* [WORK TO COMPLETE] Count how many lines of the data below contain the string "joints"; the reply should be that number alone.

* [DATA LINES]

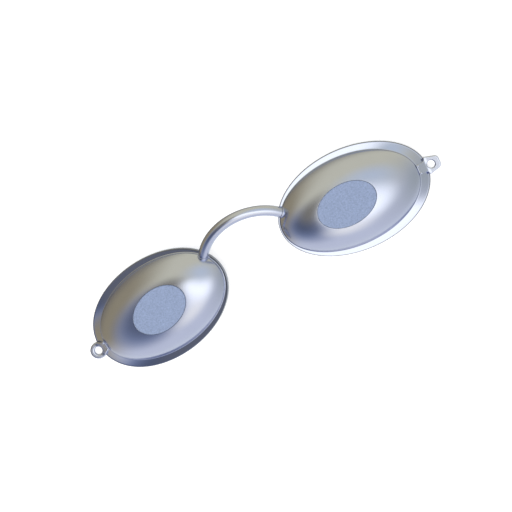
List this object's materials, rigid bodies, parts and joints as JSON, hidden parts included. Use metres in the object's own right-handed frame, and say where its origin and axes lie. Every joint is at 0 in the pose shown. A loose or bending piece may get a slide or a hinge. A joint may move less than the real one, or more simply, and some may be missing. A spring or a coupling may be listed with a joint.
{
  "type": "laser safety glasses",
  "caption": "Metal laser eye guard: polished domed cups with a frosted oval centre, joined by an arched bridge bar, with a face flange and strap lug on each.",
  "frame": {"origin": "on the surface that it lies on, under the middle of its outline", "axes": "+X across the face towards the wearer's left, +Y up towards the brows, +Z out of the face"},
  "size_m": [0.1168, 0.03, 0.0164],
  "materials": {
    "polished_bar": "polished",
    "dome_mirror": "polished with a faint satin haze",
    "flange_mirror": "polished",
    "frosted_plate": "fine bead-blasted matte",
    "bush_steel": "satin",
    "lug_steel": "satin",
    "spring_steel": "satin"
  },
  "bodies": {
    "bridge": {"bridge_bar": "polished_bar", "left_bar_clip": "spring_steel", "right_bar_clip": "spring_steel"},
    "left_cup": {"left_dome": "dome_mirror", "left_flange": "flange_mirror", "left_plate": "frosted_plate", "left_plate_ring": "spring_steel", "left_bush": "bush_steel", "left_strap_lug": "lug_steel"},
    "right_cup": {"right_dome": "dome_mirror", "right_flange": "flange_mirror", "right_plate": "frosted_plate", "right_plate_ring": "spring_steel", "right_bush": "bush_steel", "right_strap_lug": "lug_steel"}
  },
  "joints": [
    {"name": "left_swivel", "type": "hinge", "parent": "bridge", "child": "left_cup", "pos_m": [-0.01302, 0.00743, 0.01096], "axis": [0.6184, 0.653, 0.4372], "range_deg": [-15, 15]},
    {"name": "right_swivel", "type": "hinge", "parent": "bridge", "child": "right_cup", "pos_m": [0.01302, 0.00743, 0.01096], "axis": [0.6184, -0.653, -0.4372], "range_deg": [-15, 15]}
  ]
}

* [EXPECTED ANSWER] 2